• Your biggest vulnerabilities aren’t what you think

    SANS Institute just released a security vulnerability analysis covering real infections and vulnerabilities on 9,000,000 real computers at big companies. Interesting reading, with some surprising conclusions.

    According to SANS:

    Waves of targeted email attacks, often called spear phishing, are exploiting client-side vulnerabilities in commonly used programs such as Adobe PDF Reader, QuickTime, Adobe Flash and Microsoft Office. This is currently the primary initial infection vector used to compromise computers that have Internet access… Because the visitors feel safe downloading documents from the trusted sites, they are easily fooled into opening documents and music and video that exploit client-side vulnerabilities… In many cases, the ultimate goal of the attacker is to steal data from the target organizations and also to install back doors through which the attackers can return for further exploitation.

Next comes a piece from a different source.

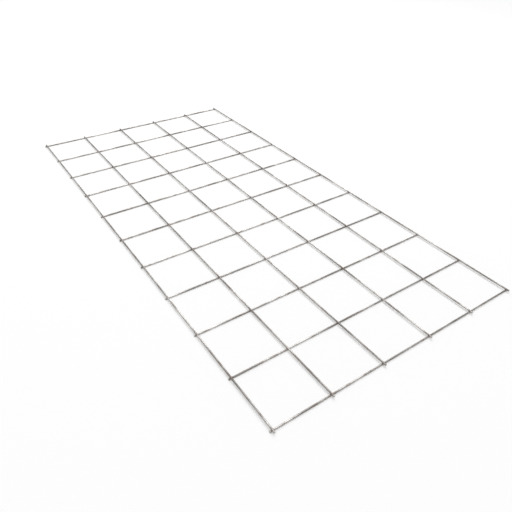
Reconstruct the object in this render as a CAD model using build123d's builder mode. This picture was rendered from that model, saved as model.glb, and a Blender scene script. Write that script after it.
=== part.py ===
from build123d import *
import os

# Welded wire mesh panel: a sheet of drawn steel wires crossing at right angles,
# spot welded wherever two of them cross. Millimetres, +Z up, width along X,
# length along Y. The panel lies on its cross wires, with the origin under its
# middle, at the level that those wires rest on.

# Driving dimensions
pitch_across = 200.0
pitch_along = 200.0
cells_across = 5
cells_along = 10
line_wire_diameter = 6.0
cross_wire_diameter = 6.0
line_wire_overhang_front = 12.0
line_wire_overhang_back = 5.0
cross_wire_overhang = 8.0
weld_set_down = 0.7
weld_collar_margin = 0.5
weld_collar_height = 1.6
sheared_edge_chamfer = 0.5
wire_sides = 8

# Heights of the two layers and of the joint between them
cross_wire_height = cross_wire_diameter / 2
line_wire_height = cross_wire_diameter - weld_set_down + line_wire_diameter / 2
weld_height = cross_wire_diameter - weld_set_down / 2

# Wire lengths, from the outermost welds out to the sheared ends
line_wire_length = cells_along * pitch_along + line_wire_overhang_front + line_wire_overhang_back
cross_wire_length = cells_across * pitch_across + 2 * cross_wire_overhang

# The origin is at the middle of the line wires, so that the cross wires and the welds
# sit off it by half of what the two overhangs differ
pattern_offset = (line_wire_overhang_front - line_wire_overhang_back) / 2

# A flat of the wire's section faces straight down, so that the panel rests on it
flat_down = 180 / wire_sides

# The squeezed-out metal of a spot weld stands a little past the thinner wire
weld_collar_diameter = min(line_wire_diameter, cross_wire_diameter) + 2 * weld_collar_margin

os.makedirs("parts", exist_ok=True)

with BuildPart() as mesh_panel:
    # Cross wires, the lower layer, all of one length and evenly spaced
    with BuildSketch(Plane.YZ):
        with Locations((pattern_offset, cross_wire_height)):
            with GridLocations(pitch_along, 0, cells_along + 1, 1):
                RegularPolygon(
                    cross_wire_diameter / 2, wire_sides, major_radius=False, rotation=flat_down
                )
    extrude(amount=cross_wire_length / 2, both=True)

    # Line wires, the upper layer, sunk a little into the cross wires by the welding
    with BuildSketch(Plane.XZ):
        with Locations((0, line_wire_height)):
            with GridLocations(pitch_across, 0, cells_across + 1, 1):
                RegularPolygon(
                    line_wire_diameter / 2, wire_sides, major_radius=False, rotation=flat_down
                )
    extrude(amount=line_wire_length / 2, both=True)

    # Sheared wire ends, with their sharp rims worn off
    end_faces = mesh_panel.faces().group_by(Axis.X)[0] + mesh_panel.faces().group_by(Axis.X)[-1]
    end_faces += mesh_panel.faces().group_by(Axis.Y)[0] + mesh_panel.faces().group_by(Axis.Y)[-1]
    chamfer(end_faces.edges(), sheared_edge_chamfer)

    # Spot welds: a thin collar of squeezed-out metal round the joint at every crossing
    with BuildSketch(Plane.XY.offset(weld_height)):
        with Locations((0, pattern_offset)):
            with GridLocations(pitch_across, pitch_along, cells_across + 1, cells_along + 1):
                RegularPolygon(
                    weld_collar_diameter / 2, wire_sides, major_radius=False, rotation=flat_down
                )
    extrude(amount=weld_collar_height / 2, both=True)

mesh_panel.part.label = "mesh_panel"
export_step(mesh_panel.part, "parts/mesh_panel.step")
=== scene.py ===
# %% [markdown]
# # Welded wire mesh panel
# A building sheet of drawn steel wires, crossing at right angles and spot welded at every crossing.
# The construction is already settled and is loaded as a fixed frame. This script gives it its looks:
# round wires with sheared ends, weld metal squeezed out at each joint, and a used bright-steel finish.

import math

import bmesh
import bpy
from mathutils import Matrix, Vector, noise


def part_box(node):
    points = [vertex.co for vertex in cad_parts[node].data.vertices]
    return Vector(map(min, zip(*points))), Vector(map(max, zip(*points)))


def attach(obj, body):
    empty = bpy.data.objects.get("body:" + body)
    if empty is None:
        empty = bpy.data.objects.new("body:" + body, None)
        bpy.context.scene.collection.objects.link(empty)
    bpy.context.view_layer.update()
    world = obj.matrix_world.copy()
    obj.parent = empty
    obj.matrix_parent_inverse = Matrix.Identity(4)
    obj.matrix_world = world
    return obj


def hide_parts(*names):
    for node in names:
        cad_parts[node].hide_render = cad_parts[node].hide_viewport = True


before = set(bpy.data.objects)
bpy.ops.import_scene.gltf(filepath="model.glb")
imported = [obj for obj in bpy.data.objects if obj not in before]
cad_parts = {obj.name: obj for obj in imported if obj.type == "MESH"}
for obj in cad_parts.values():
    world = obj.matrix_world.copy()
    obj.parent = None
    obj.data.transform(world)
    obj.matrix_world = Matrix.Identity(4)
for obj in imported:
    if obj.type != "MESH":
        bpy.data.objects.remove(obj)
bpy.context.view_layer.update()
panel_low, panel_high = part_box("mesh_panel")
print("panel from", tuple(panel_low), "to", tuple(panel_high))

# %% [markdown]
# ## Sizes of the mesh
# Only a few sizes are given here, the ones that a mesh maker would quote. The lengths of the wires
# follow from the frame's own box, so the round wires are cut to the length of the plain bars. The line
# wires are cut close behind the last cross wire and longer in front of the first.

# %% Sizes, in metres
PITCH = 0.200
CELLS_ACROSS = 5
CELLS_ALONG = 10
WIRE_RADIUS = 0.003
BACK_OVERHANG = 0.005

panel_width = panel_high.x - panel_low.x
panel_length = panel_high.y - panel_low.y
cross_wire_height = panel_low.z + WIRE_RADIUS
line_wire_height = panel_high.z - WIRE_RADIUS
weld_height = (cross_wire_height + line_wire_height) / 2

line_wire_places = [(i - CELLS_ACROSS / 2) * PITCH for i in range(CELLS_ACROSS + 1)]
last_cross_wire = panel_high.y - BACK_OVERHANG
cross_wire_places = [last_cross_wire - (CELLS_ALONG - j) * PITCH for j in range(CELLS_ALONG + 1)]
print(len(line_wire_places), "line wires and", len(cross_wire_places), "cross wires")

# %% [markdown]
# ## Camera
# The camera stands beside one corner of the sheet, at chest height, and looks down along it. Its place
# and its angles are given as a person would measure them: a heading turned from the sheet's length,
# a tilt below the horizon, and a slight roll.

# %% Camera
CAMERA_PLACE = Vector((-0.9706, -1.5800, 1.1270))
CAMERA_HEADING = math.radians(34.98)
CAMERA_TILT = math.radians(37.10)
CAMERA_ROLL = math.radians(1.28)
CAMERA_LENS = 35.02

camera_data = bpy.data.cameras.new("camera")
camera_data.sensor_width = 36.0
camera_data.lens = CAMERA_LENS
camera_data.clip_end = 200.0
camera = bpy.data.objects.new("camera", camera_data)
turn = Matrix.Rotation(-CAMERA_HEADING, 4, "Z")
tip = Matrix.Rotation(math.pi / 2 - CAMERA_TILT, 4, "X")
roll = Matrix.Rotation(CAMERA_ROLL, 4, "Z")
camera.matrix_world = Matrix.Translation(CAMERA_PLACE) @ turn @ tip @ roll
bpy.context.scene.collection.objects.link(camera)
bpy.context.scene.camera = camera
print("camera at", tuple(CAMERA_PLACE))

# %% [markdown]
# ## How a wire is modelled
# A drawn wire is a long round bar. A cylinder gives it at once, but a perfectly straight cylinder looks
# like plastic, so it needs rings along its length that can be pushed about. The rings are close
# together at each weld, where the electrodes leave a flat, and wide apart between the welds.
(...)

    Other than Conficker/Downadup, no new major worms for OSs were seen in the wild during the reporting period. Even so, the number of attacks against buffer overflow vulnerabilities in Windows tripled from May-June to July-August and constituted over 90% of attacks seen against the Windows operating system.

    World-wide there has been a significant increase over the past three years in the number of people discovering zero-day vulnerabilities, as measured by multiple independent teams discovering the same vulnerabilities at different times. Some vulnerabilities have remained unpatched for as long as two years. There is a corresponding shortage of highly skilled vulnerability researchers working for government and software vendors. So long as that shortage exists, the defenders will be at a significant disadvantage in protecting their systems against zero-day attacks.

    Bottom line: stay cautious. Realize that even big-name Web sites can have infected files (as Graham Cluley explains, even the New York Times site was hit recently). For heaven’s sake, don’t install or run programs that you don’t know. Keep your whole system patched, using a tool like Secunia Personal Software Inspector. And stay away from ActiveX controls, the biggest source of buffer overflow vulnerabilities – which, in my opinion, means, you should be running Firefox (or Chrome or Opera or anything but Internet Explorer).